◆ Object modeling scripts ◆
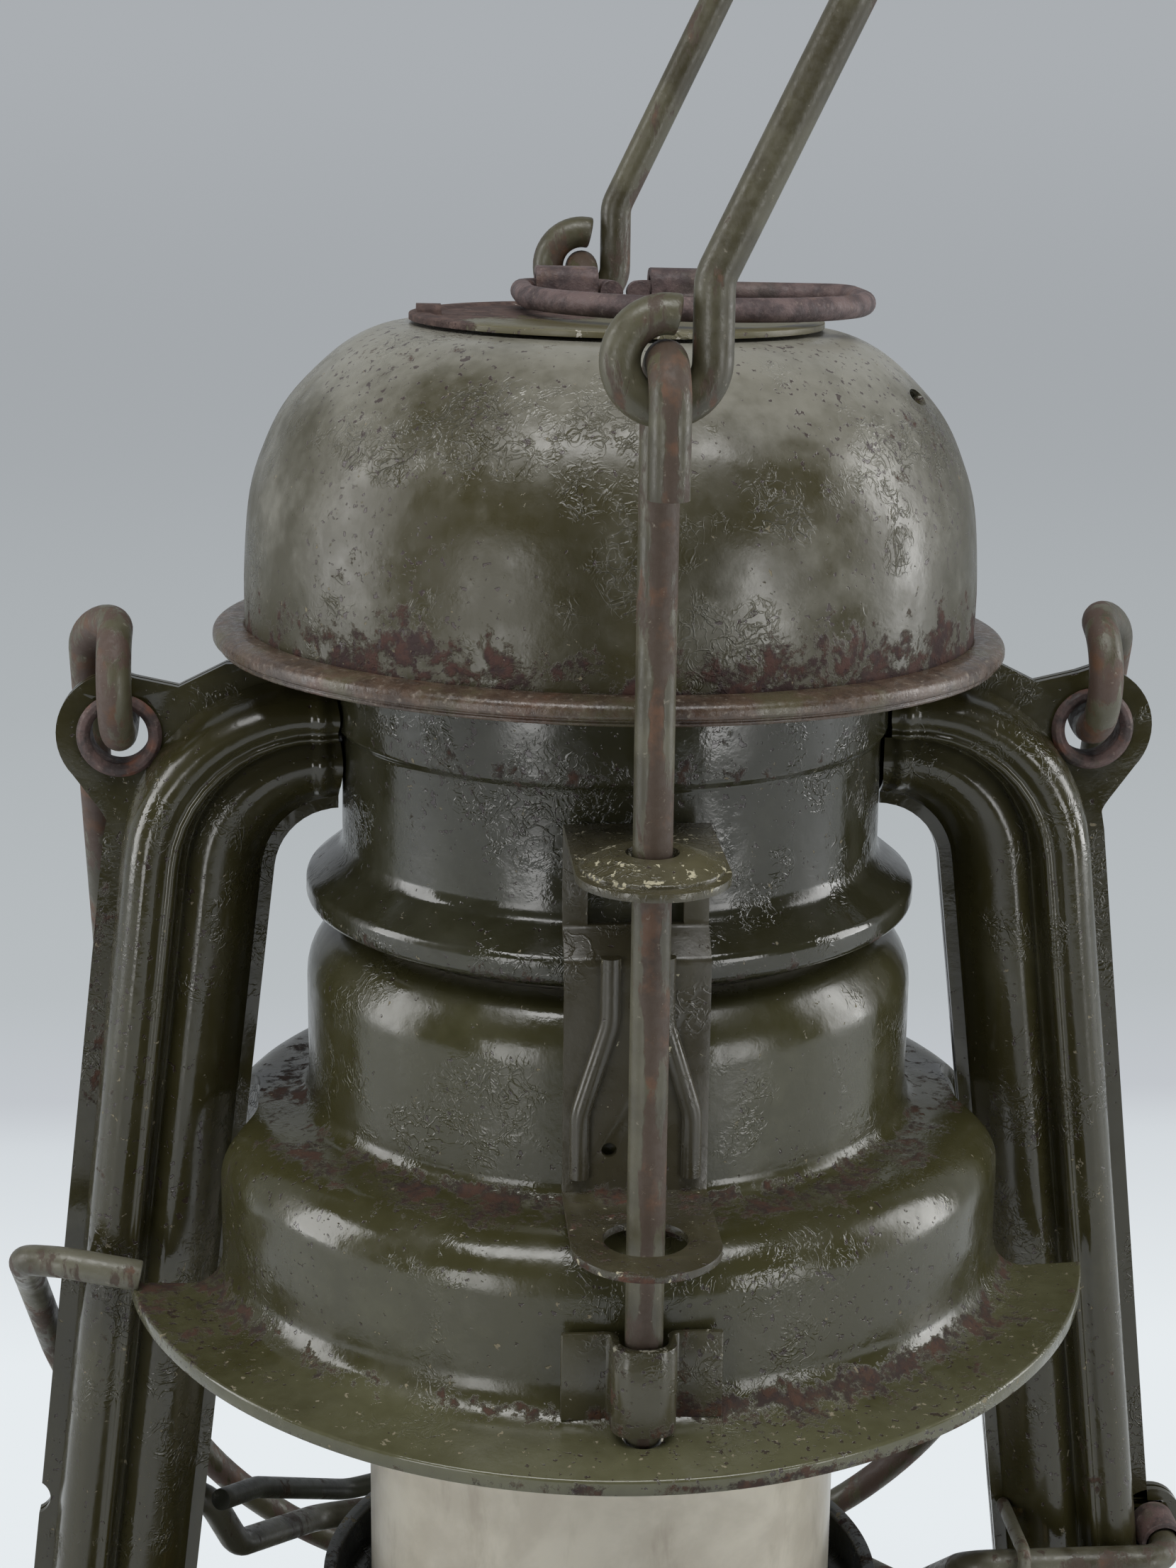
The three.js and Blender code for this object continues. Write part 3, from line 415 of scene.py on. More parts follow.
def stamped(name: str, outline: Line, low: float, high: float) -> Piece:
    """Stamps a flat plate from a sheet.

    Args:
        name: Name of the piece.
        outline: Outline in X and Y.
        low: Z of its lower face.
        high: Z of its upper face.

    Returns:
        The closed plate.
    """
    curve = bpy.data.curves.new(name, "CURVE")
    curve.dimensions = "2D"
    curve.fill_mode = "BOTH"
    curve.extrude = (high - low) / 2 * MM
    add_run(curve, [(spot.x * MM, spot.y * MM, 0.0) for spot in outline], closed=True)
    plate = baked(linked(name, curve), name)
    plate.data.transform(Matrix.Translation((0, 0, (low + high) / 2 * MM)))
    return cleaned(plate)


def box(low: Corner, high: Corner) -> Piece:
    """Makes a plain block, used only as a cutting tool.

    Args:
        low: Its lowest corner.
        high: Its highest corner.

    Returns:
        The block.
    """
    outline = [Vector((low[0], low[1])), Vector((high[0], low[1])),
               Vector((high[0], high[1])), Vector((low[0], high[1]))]
    return lofted("block", [[Vector((p.x, p.y, z)) for p in outline] for z in (low[2], high[2])])


def drill(radius: float, low: float, high: float, placing: Matrix = Matrix()) -> Piece:
    """Makes a round bar along Z, used only as a cutting tool.

    Args:
        radius: Its radius.
        low: Z of its foot.
        high: Z of its top.
        placing: Turns and moves it, in millimetres.

    Returns:
        The bar.
    """
    ring = arc(0, 0, radius, 0, 2 * math.pi, LOOP_STEPS)[:-1]
    return place(lofted("drill", [[Vector((p.x, p.y, z)) for p in ring] for z in (low, high)]), placing)


def place(obj: Piece, placing: Matrix) -> Piece:
    """Turns and moves an object's mesh.

    Args:
        obj: The object.
        placing: The move, in millimetres.

    Returns:
        The same object.
    """
    scaled = placing.copy()
    scaled.translation = placing.translation * MM
    obj.data.transform(scaled)
    if scaled.determinant() < 0:
        obj.data.flip_normals()
    return obj


def cleaned(obj: Piece, gap: float = CUT_MERGE, slivers: bool = True) -> Piece:
    """Merges doubled vertices and turns the normals outward.

    Args:
        obj: The object to clean.
        gap: Farthest apart that two vertices are merged, in metres.
        slivers: Whether faces without area are taken out too.

    Returns:
        The same object.
    """
    tidy = bmesh.new()
    tidy.from_mesh(obj.data)
    bmesh.ops.remove_doubles(tidy, verts=tidy.verts, dist=gap)
    if slivers:
        bmesh.ops.dissolve_degenerate(tidy, edges=tidy.edges, dist=DRAWN_MERGE)
    bmesh.ops.recalc_face_normals(tidy, faces=tidy.faces)
    tidy.to_mesh(obj.data)
    tidy.free()
    return obj


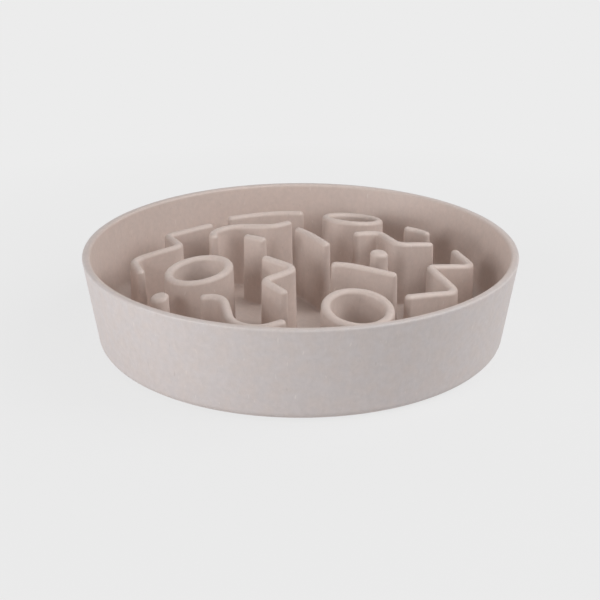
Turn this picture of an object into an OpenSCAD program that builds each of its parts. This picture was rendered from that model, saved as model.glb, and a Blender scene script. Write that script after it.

◆ Instructions for the task ◆
Quote all of the entries verbatim.

◆ Finished answer ◆
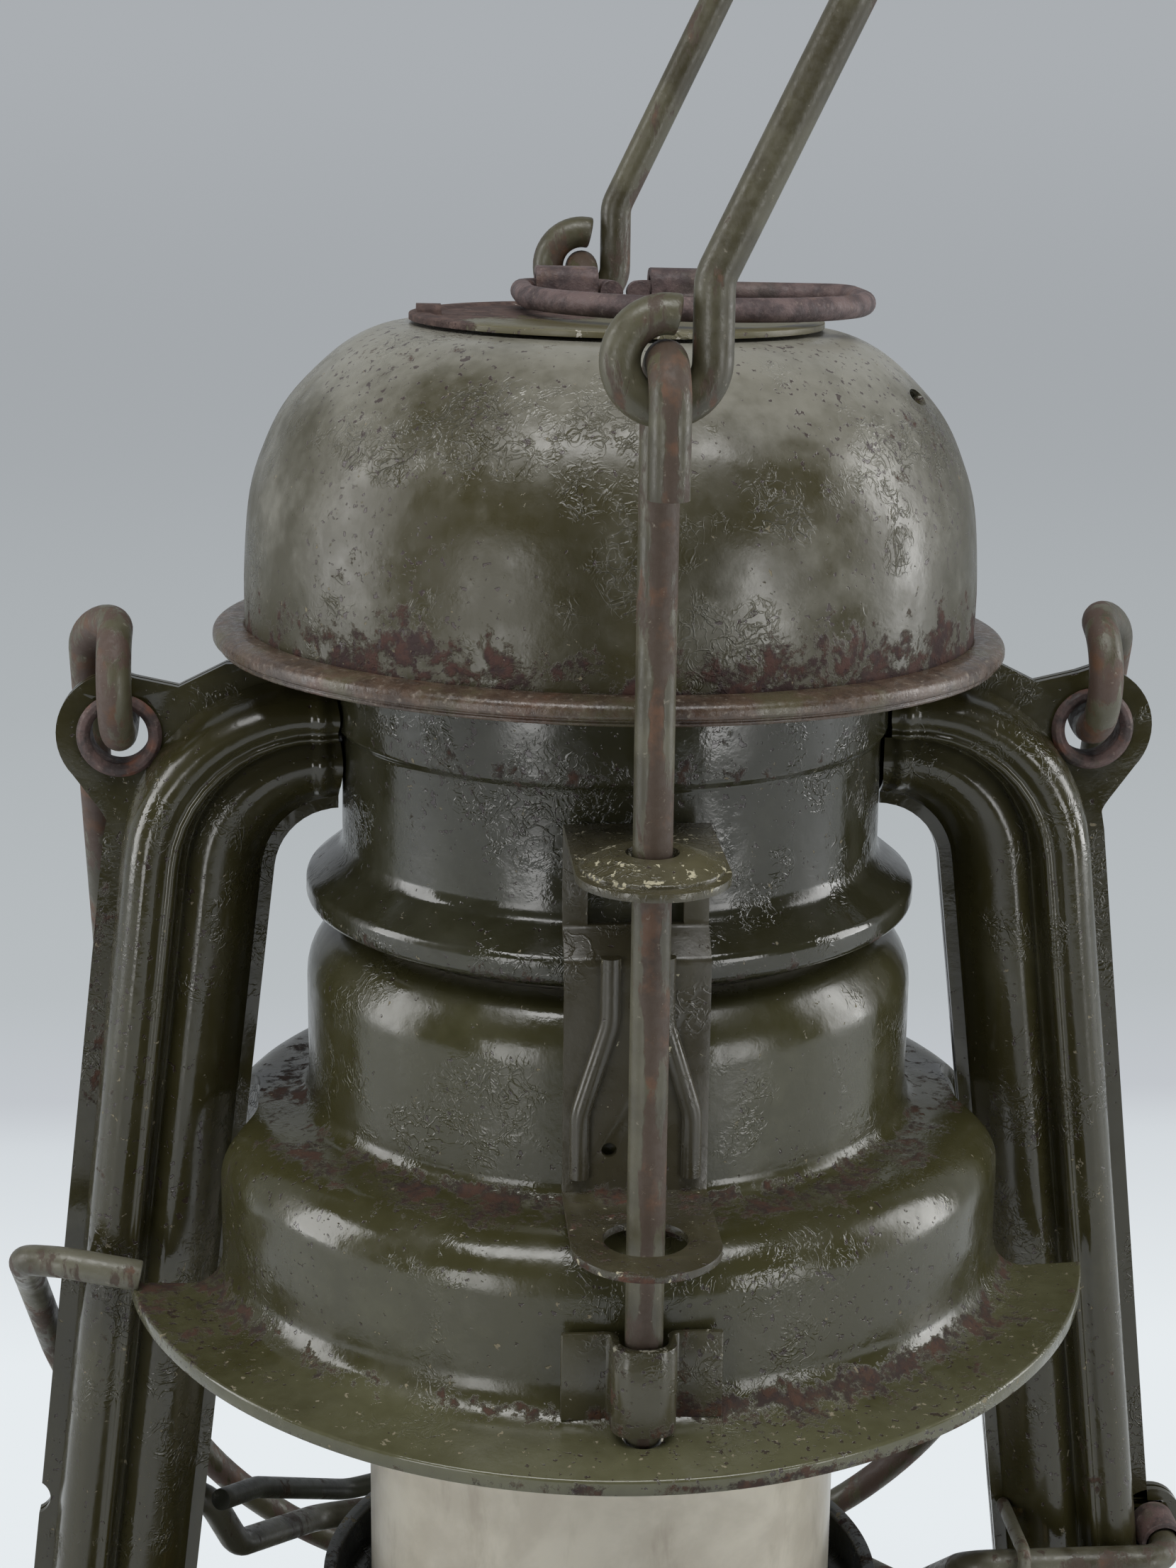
The three.js and Blender code for this object continues. Write part 3, from line 415 of scene.py on. More parts follow.
def stamped(name: str, outline: Line, low: float, high: float) -> Piece:
    """Stamps a flat plate from a sheet.

    Args:
        name: Name of the piece.
        outline: Outline in X and Y.
        low: Z of its lower face.
        high: Z of its upper face.

    Returns:
        The closed plate.
    """
    curve = bpy.data.curves.new(name, "CURVE")
    curve.dimensions = "2D"
    curve.fill_mode = "BOTH"
    curve.extrude = (high - low) / 2 * MM
    add_run(curve, [(spot.x * MM, spot.y * MM, 0.0) for spot in outline], closed=True)
    plate = baked(linked(name, curve), name)
    plate.data.transform(Matrix.Translation((0, 0, (low + high) / 2 * MM)))
    return cleaned(plate)


def box(low: Corner, high: Corner) -> Piece:
    """Makes a plain block, used only as a cutting tool.

    Args:
        low: Its lowest corner.
        high: Its highest corner.

    Returns:
        The block.
    """
    outline = [Vector((low[0], low[1])), Vector((high[0], low[1])),
               Vector((high[0], high[1])), Vector((low[0], high[1]))]
    return lofted("block", [[Vector((p.x, p.y, z)) for p in outline] for z in (low[2], high[2])])


def drill(radius: float, low: float, high: float, placing: Matrix = Matrix()) -> Piece:
    """Makes a round bar along Z, used only as a cutting tool.

    Args:
        radius: Its radius.
        low: Z of its foot.
        high: Z of its top.
        placing: Turns and moves it, in millimetres.

    Returns:
        The bar.
    """
    ring = arc(0, 0, radius, 0, 2 * math.pi, LOOP_STEPS)[:-1]
    return place(lofted("drill", [[Vector((p.x, p.y, z)) for p in ring] for z in (low, high)]), placing)


def place(obj: Piece, placing: Matrix) -> Piece:
    """Turns and moves an object's mesh.

    Args:
        obj: The object.
        placing: The move, in millimetres.

    Returns:
        The same object.
    """
    scaled = placing.copy()
    scaled.translation = placing.translation * MM
    obj.data.transform(scaled)
    if scaled.determinant() < 0:
        obj.data.flip_normals()
    return obj


def cleaned(obj: Piece, gap: float = CUT_MERGE, slivers: bool = True) -> Piece:
    """Merges doubled vertices and turns the normals outward.

    Args:
        obj: The object to clean.
        gap: Farthest apart that two vertices are merged, in metres.
        slivers: Whether faces without area are taken out too.

    Returns:
        The same object.
    """
    tidy = bmesh.new()
    tidy.from_mesh(obj.data)
    bmesh.ops.remove_doubles(tidy, verts=tidy.verts, dist=gap)
    if slivers:
        bmesh.ops.dissolve_degenerate(tidy, edges=tidy.edges, dist=DRAWN_MERGE)
    bmesh.ops.recalc_face_normals(tidy, faces=tidy.faces)
    tidy.to_mesh(obj.data)
    tidy.free()
    return obj


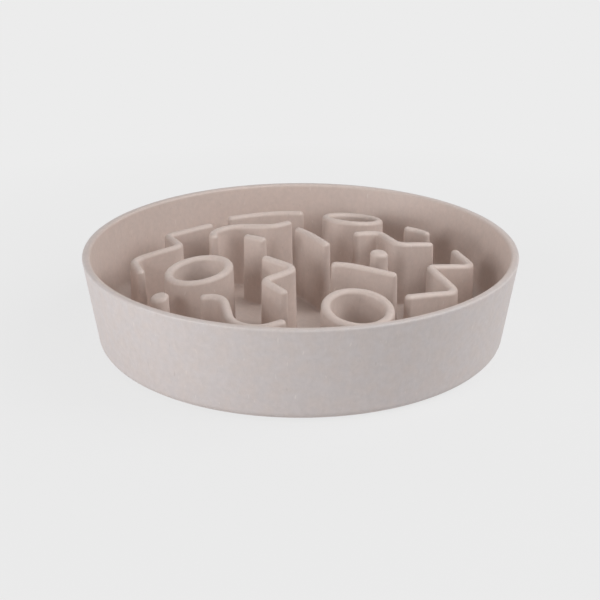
Turn this picture of an object into an OpenSCAD program that builds each of its parts. This picture was rendered from that model, saved as model.glb, and a Blender scene script. Write that script after it.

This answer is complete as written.